To approximate how GeoDAR and GOODD complement each other globally, we intersected both dam datasets with the 30 m resolution UCLA Circa 2015 Lake Inventory. As a result of manual snapping to the 30 arcsec HydroSHEDS streamflow network (Lehner et al., 2008), some of the points in GOODD ended up having substantial geographic offsets from the actual dam or reservoir locations. For a pilot experiment, we applied a 1 km tolerance (about 30 arcsec on the Equator) when intersecting the UCLA Circa 2015 Lake Inventory with GOODD and kept a 500 m tolerance as used in Sect. 2.5 for intersecting the lake inventory with GeoDAR. The result shows that among the 55 000 or so water bodies that intersect either dataset, 80 % intersect with GOODD and the other 20 % with GeoDAR alone. These statistics imply that GeoDAR may have an ability to expand the number of dams in GOODD by roughly 25 % (i.e., 20 % divided by 80 %). Since we applied a larger tolerance for GOODD, this estimated expansion by GeoDAR is likely conservative (considering that the number of GOODD-intersecting reservoirs may be overestimated). If a 500 m tolerance is used for both intersections, the expansion by GeoDAR will increase to roughly 45 %. In addition to the expanded spatial coverage, GeoDAR indexed each georeferenced dam point to a WRD and/or GRanD record and thus enabled access to multiple attributes, whereas GOODD carries no attribute information except the delineated reservoir catchments. These regional and global comparisons suggest that, even just with the geometric dam points, GeoDAR is not a simple replication of GOODD but instead complements GOODD for an improved spatial coverage and density of global dams.

6 Data availability

GeoDAR v1.0 (dam points) and v1.1 (both dam points and reservoir polygons) are available for download from the Zenodo repository https://doi.org/10.5281/zenodo.6163413 (Wang et al., 2022). The dam points are stored in both csv and shapefile formats, and the reservoir polygons are provided in shapefile. Their attributes and values are described in Table 3 as well as on the repository website. The data usage information is described in Sect. 3.3. Other citation courtesy and disclaimer information are given in the “Disclaimer” section and on the repository website. All released datasets and information are available under the Creative Commons Attribution 4.0 International (CC-BY 4.0) license (https://creativecommons.org/licenses/by/4.0, last access: 31 March 2022). Users who would like to link GeoDAR records to the proprietary WRD attributes they have purchased in advance from ICOLD should contact the corresponding author.

7 Code availability

Python scripts for geo-matching, geocoding, and reservoir assignment are publicly available at https://github.com/surf-hydro/georeferencing-ICOLD-dams-and-reservoirs (last access: 13 March 2021). We request users who adapt or use the scripts to cite Wang et al. (2022).

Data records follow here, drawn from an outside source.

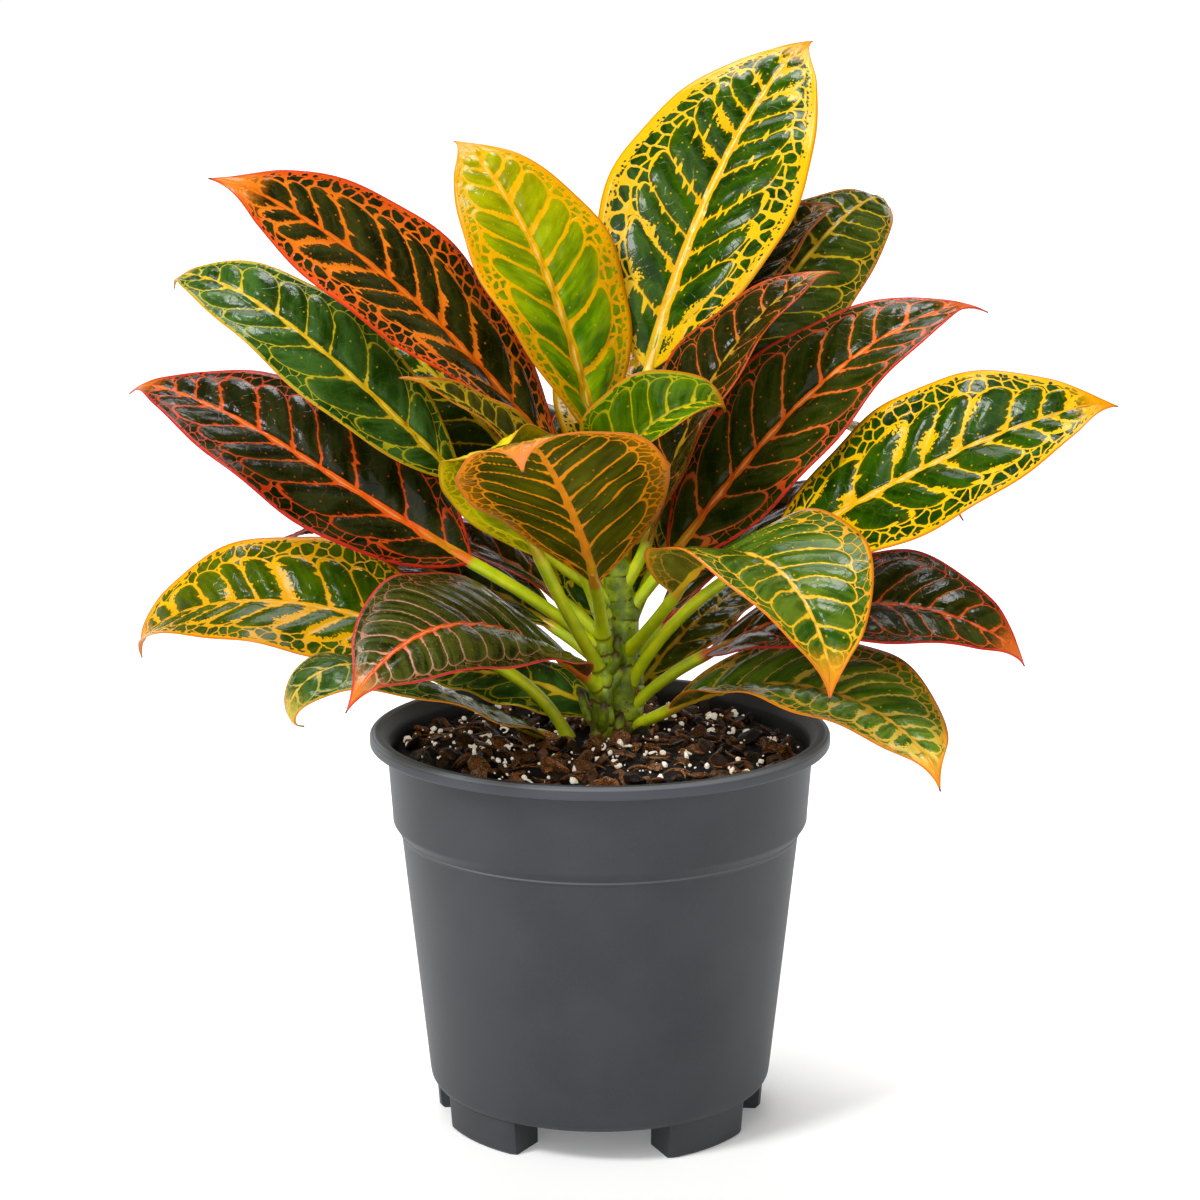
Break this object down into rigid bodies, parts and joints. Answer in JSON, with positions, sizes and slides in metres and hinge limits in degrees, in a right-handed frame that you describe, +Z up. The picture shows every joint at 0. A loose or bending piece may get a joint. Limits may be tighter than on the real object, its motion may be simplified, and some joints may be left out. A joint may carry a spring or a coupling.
{
  "type": "potted croton plant",
  "caption": "Croton with broad glossy variegated leaves in yellow, green, orange and dark red, growing from bark potting mix in a round grey nursery pot with moulded feet.",
  "frame": {"origin": "centre of the plant's bounding box, at the ground under the pot's feet", "axes": "+Z up along the pot's axis; the viewer of the front stands at -Y, +X is to the viewer's right"},
  "size_m": [0.3586, 0.2572, 0.3953],
  "materials": {
    "pot": "satin",
    "potting_mix": "matte",
    "stem": "satin",
    "leaf_yellow": "satin",
    "leaf_lime": "satin",
    "leaf_orange": "satin",
    "leaf_red": "satin",
    "leaf_olive": "satin",
    "leaf_green": "satin"
  },
  "bodies": {
    "root": {"pot": "pot", "potting_mix": "potting_mix", "main_stem": "stem", "side_shoot": "stem", "leaf_top_right": "leaf_yellow", "leaf_top_left": "leaf_lime", "leaf_left_upper": "leaf_orange", "leaf_left_green": "leaf_green", "leaf_left_red": "leaf_red", "leaf_left_yellow": "leaf_yellow", "leaf_front_left": "leaf_red", "leaf_front_centre": "leaf_olive", "leaf_young_centre": "leaf_lime", "leaf_right_upper": "leaf_green", "leaf_right_dark": "leaf_green", "leaf_right_red": "leaf_red", "leaf_right_yellow": "leaf_yellow", "leaf_front_right": "leaf_olive", "leaf_right_low": "leaf_red", "leaf_front_low_right": "leaf_olive", "leaf_low_left": "leaf_green", "leaf_behind_front": "leaf_yellow", "leaf_behind_left": "leaf_green", "leaf_left_narrow": "leaf_green", "leaf_behind_top_left": "leaf_orange", "leaf_behind_top_right": "leaf_green", "leaf_back_upper": "leaf_green", "leaf_back_left": "leaf_red", "leaf_back_right": "leaf_green", "leaf_back_low_left": "leaf_red", "leaf_back_low": "leaf_green", "leaf_back_far_right": "leaf_red", "leaf_back_far_left": "leaf_green", "leaf_inner_left": "leaf_green", "leaf_inner_right": "leaf_green", "leaf_inner_low": "leaf_green"}
  },
  "joints": []
}
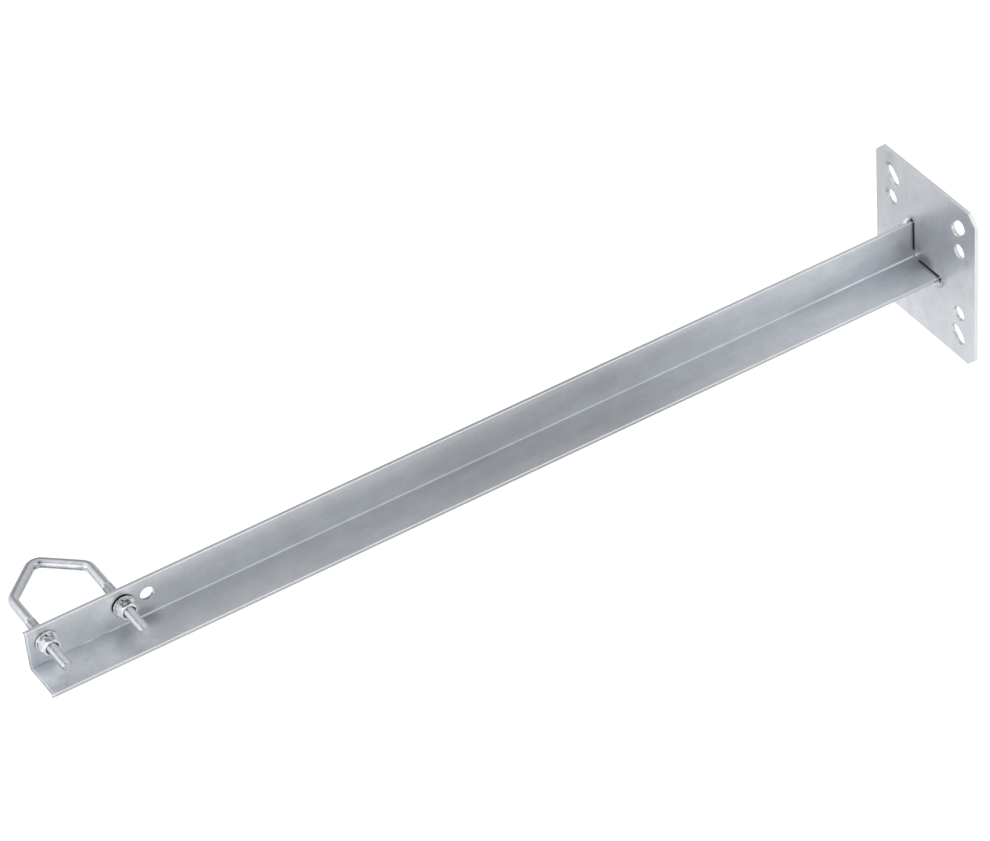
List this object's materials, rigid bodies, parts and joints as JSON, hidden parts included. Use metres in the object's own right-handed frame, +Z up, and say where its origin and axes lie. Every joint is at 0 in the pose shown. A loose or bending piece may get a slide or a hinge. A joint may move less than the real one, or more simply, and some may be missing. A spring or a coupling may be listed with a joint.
{
  "type": "antenna mast wall bracket",
  "caption": "Wall bracket for an antenna mast: slotted wall plate, welded angle arm, and a V-bolt with washers and nuts that clamps an upright mast near the arm's tip.",
  "frame": {"origin": "middle of the wall plate, on its wall face", "axes": "+Y into the wall, so the arm points along -Y; +Z up, +X to the right seen from in front of the wall; the V-bolt points along -X"},
  "size_m": [0.1527, 0.745, 0.14],
  "materials": {
    "galvanised_steel": "smooth bright zinc coat over rolled steel, faintly cloudy",
    "weld_metal": "zinc-coated weld bead with low ripples",
    "zinc_plated_steel": "bright zinc plating, rolled thread"
  },
  "bodies": {
    "root": {"wall_plate": "galvanised_steel", "angle_arm": "galvanised_steel", "weld_bead": "weld_metal", "weld_tack": "weld_metal", "v_bolt": "zinc_plated_steel", "outboard_flat_washer": "zinc_plated_steel", "outboard_spring_washer": "zinc_plated_steel", "outboard_hex_nut": "zinc_plated_steel", "inboard_flat_washer": "zinc_plated_steel", "inboard_spring_washer": "zinc_plated_steel", "inboard_hex_nut": "zinc_plated_steel"}
  },
  "joints": []
}
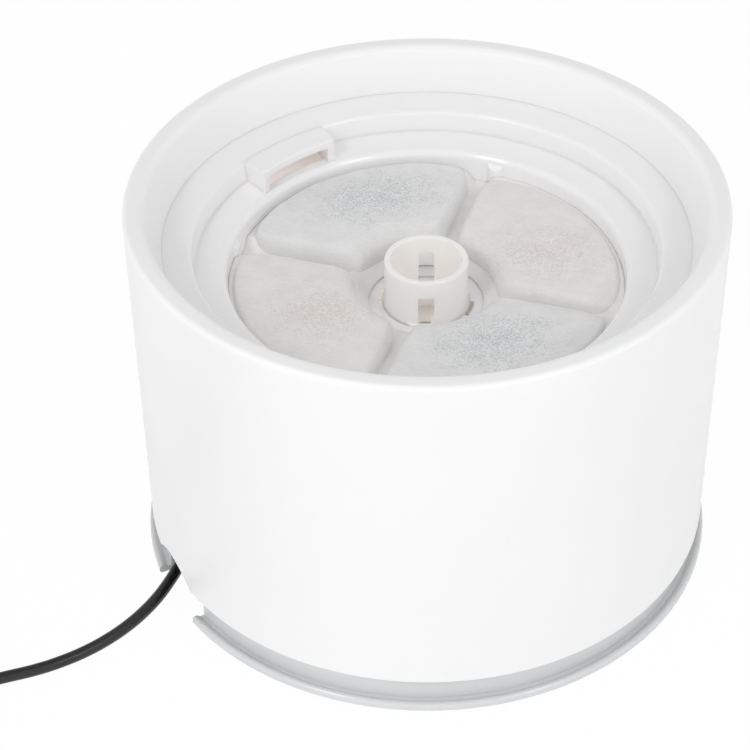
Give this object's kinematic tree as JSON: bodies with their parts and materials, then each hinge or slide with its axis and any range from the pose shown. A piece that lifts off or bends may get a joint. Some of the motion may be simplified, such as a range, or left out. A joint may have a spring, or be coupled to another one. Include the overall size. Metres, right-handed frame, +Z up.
{
  "type": "pet water fountain",
  "caption": "Round pet water fountain with its drinking lid off: open drum, stepped tray with pouch filter, twist collar, submersible pump and low-voltage lead.",
  "frame": {"origin": "on the floor under the drum's axis", "axes": "+Z up along the drum's axis; -Y is the front, with the lead's gap at the front left; +X to the right"},
  "size_m": [0.3115, 0.1914, 0.133],
  "materials": {
    "drum_plastic": "satin white",
    "tray_plastic": "satin white",
    "collar_plastic": "translucent natural",
    "filter_fleece": "bonded fleece",
    "carbon_pouch_fleece": "fleece over charcoal granules",
    "resin_pouch_fleece": "fleece over resin granules",
    "foot_plastic": "satin light grey",
    "pump_plastic": "fine grain black",
    "impeller_plastic": "satin white",
    "magnet_ferrite": "ground ferrite",
    "shaft_ceramic": "polished ceramic",
    "dark_rubber": "matt",
    "core_steel": "laminated",
    "coil_copper": "enamelled wire",
    "potting_resin": "cast epoxy",
    "screw_steel": "zinc plated",
    "lead_sheath": "satin black",
    "plug_steel": "nickel plated",
    "plug_insulator": "white"
  },
  "bodies": {
    "stand": {"drum": "drum_plastic", "tank": "drum_plastic", "pump_body": "pump_plastic", "impeller_shaft": "shaft_ceramic", "rear_bushing": "dark_rubber", "stator_core": "core_steel", "stator_coils": "coil_copper", "pump_potting": "potting_resin", "pump_cups": "dark_rubber", "lead_gland": "dark_rubber", "floor_grommet": "dark_rubber", "foot": "foot_plastic", "foot_screws": "screw_steel", "foot_pads": "dark_rubber", "lead_clamp": "foot_plastic", "clamp_screws": "screw_steel", "pump_lead": "lead_sheath", "cord_lead": "lead_sheath", "cord_coil": "lead_sheath", "cord_tail": "lead_sheath", "coil_tie": "dark_rubber", "plug_grip": "lead_sheath", "plug_shell": "plug_steel", "plug_tongue": "plug_insulator"},
    "tray": {"filter_tray": "tray_plastic", "tray_rim": "tray_plastic", "overflow_box": "tray_plastic"},
    "filter": {"filter_frame": "filter_fleece", "filter_backing": "filter_fleece", "carbon_pouch_back": "carbon_pouch_fleece", "resin_pouch_left": "resin_pouch_fleece", "carbon_pouch_front": "carbon_pouch_fleece", "resin_pouch_right": "resin_pouch_fleece"},
    "collar": {"riser_collar": "collar_plastic"},
    "cover": {"pump_cover": "pump_plastic", "front_bushing": "dark_rubber"},
    "rotor": {"impeller": "impeller_plastic", "rotor_magnet": "magnet_ferrite"}
  },
  "joints": [
    {"name": "tray_lift", "type": "slide", "parent": "stand", "child": "tray", "axis": [0, 0, 1], "range_m": [0, 0.075]},
    {"name": "filter_lift", "type": "slide", "parent": "tray", "child": "filter", "axis": [0, 0, 1], "range_m": [0, 0.05]},
    {"name": "collar_twist", "type": "hinge", "parent": "tray", "child": "collar", "pos_m": [0, 0, 0.0912], "axis": [0, 0, 1], "range_deg": [0, 45]},
    {"name": "cover_pull", "type": "slide", "parent": "stand", "child": "cover", "axis": [0, -1, 0], "range_m": [0, 0.014]},
    {"name": "impeller_spin", "type": "hinge", "parent": "stand", "child": "rotor", "pos_m": [0, 0, 0.0474], "axis": [0, 1, 0], "continuous": true}
  ]
}
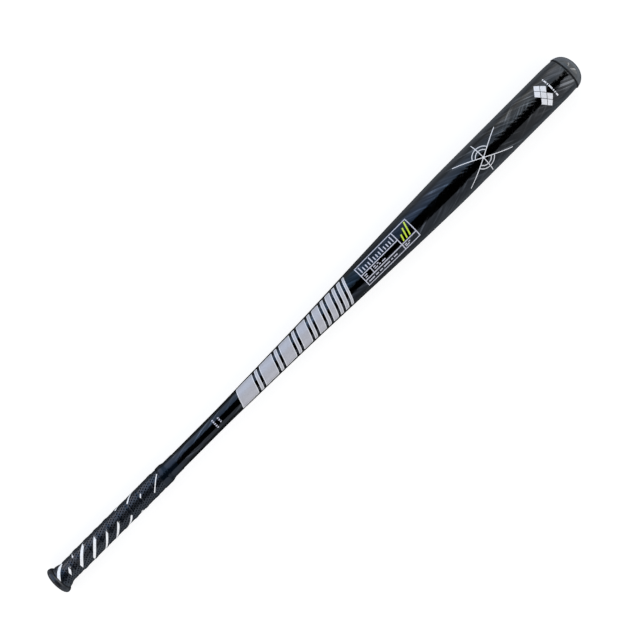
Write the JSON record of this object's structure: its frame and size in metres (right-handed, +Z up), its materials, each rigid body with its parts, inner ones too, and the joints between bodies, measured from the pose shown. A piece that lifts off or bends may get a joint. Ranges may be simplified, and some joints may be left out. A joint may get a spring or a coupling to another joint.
{
  "type": "pesapallo bat",
  "caption": "Slim round bat that tapers from a thick barrel with a domed cap to a thin handle with a wound, perforated grip and a rounded knob.",
  "frame": {"origin": "centre of the knob's flat end face, on the bat's axis", "axes": "+X along the bat's axis from the knob to the tip; +Z up as the bat lies on a floor"},
  "size_m": [0.9795, 0.051, 0.051],
  "materials": {
    "clear_coated_carbon": "braided carbon under a gloss clear coat",
    "knob_rubber": "moulded, satin",
    "weight_brass": "turned",
    "grip_perforated": "matte perforated synthetic leather with pale printed slashes",
    "band_vinyl": "satin stretch tape",
    "foam": "closed-cell foam",
    "seal_rubber": "matte",
    "cap_plastic": "satin moulded"
  },
  "bodies": {
    "root": {"bat_tube": "clear_coated_carbon", "knob": "knob_rubber", "balance_weight": "weight_brass", "grip_tape": "grip_perforated", "finishing_band": "band_vinyl", "barrel_foam": "foam", "cap_seal_ring": "seal_rubber", "end_cap": "cap_plastic"}
  },
  "joints": []
}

8 Summary and applications

We have produced a comprehensive and spatially resolved dam and reservoir dataset, GeoDAR, which complementarily improved the existing global inventories of large dams. We demonstrated that the production of GeoDAR is not a direct compilation or collation of existing dam datasets. Instead, it involved a first known effort to georeference the ICOLD WRD. This was jointly enabled by geo-matching (or table-associating) multi-source regional registers and geocoding descriptive attributes through the Google Maps API. This georeferencing effort resulted in GeoDAR v1.0, which contains 22 560 spatially resolved dam points, each associated with a WRD record, with an overall accuracy of 95 %. Each of the georeferenced records was also labeled with a QA score, providing users a reference to the qualities of individual dam locations. Our georeferencing process and accuracy validation, as we have elaborated in substantive detail, have important methodological value for future expansions of spatial dam inventories using similar approaches, such as Geo-Wiki and OpenStreetMap.

To further ensure the optimal inclusion of the world's largest dams, we harmonized the georeferenced WRD (or GeoDAR v1.0) carefully with GRanD v1.3. Using the harmonized dam points as spatial identifiers, most of their reservoir boundaries were then retrieved from high-resolution water body datasets. This ICOLD–GRanD harmonization and the subsequent reservoir retrieval resulted in GeoDAR v1.1, our end product, which holds 24 783 dam points (including 23 974 linked to the WRD) and 21 515 reservoir polygons. This product spatially resolved 44 % of the entire ICOLD WRD by dam count and more than 90 % by reservoir storage capacity. Since most of the world's largest reservoirs (e.g., > 0.1 km3) are already included in GRanD, GeoDAR adds limited improvements (by 4 %–27 %) to the total reservoir area, storage capacity, and catchment area. However, by including many smaller dams particularly in lower and middle latitudes, GeoDAR is triple the size of GRanD in terms of dam and reservoir quantity. For this reason, one of the major improvements of GeoDAR is its unparalleled ability to capture relatively small dams, or in other words, to enhance the spatial detail of global dam and reservoir distributions.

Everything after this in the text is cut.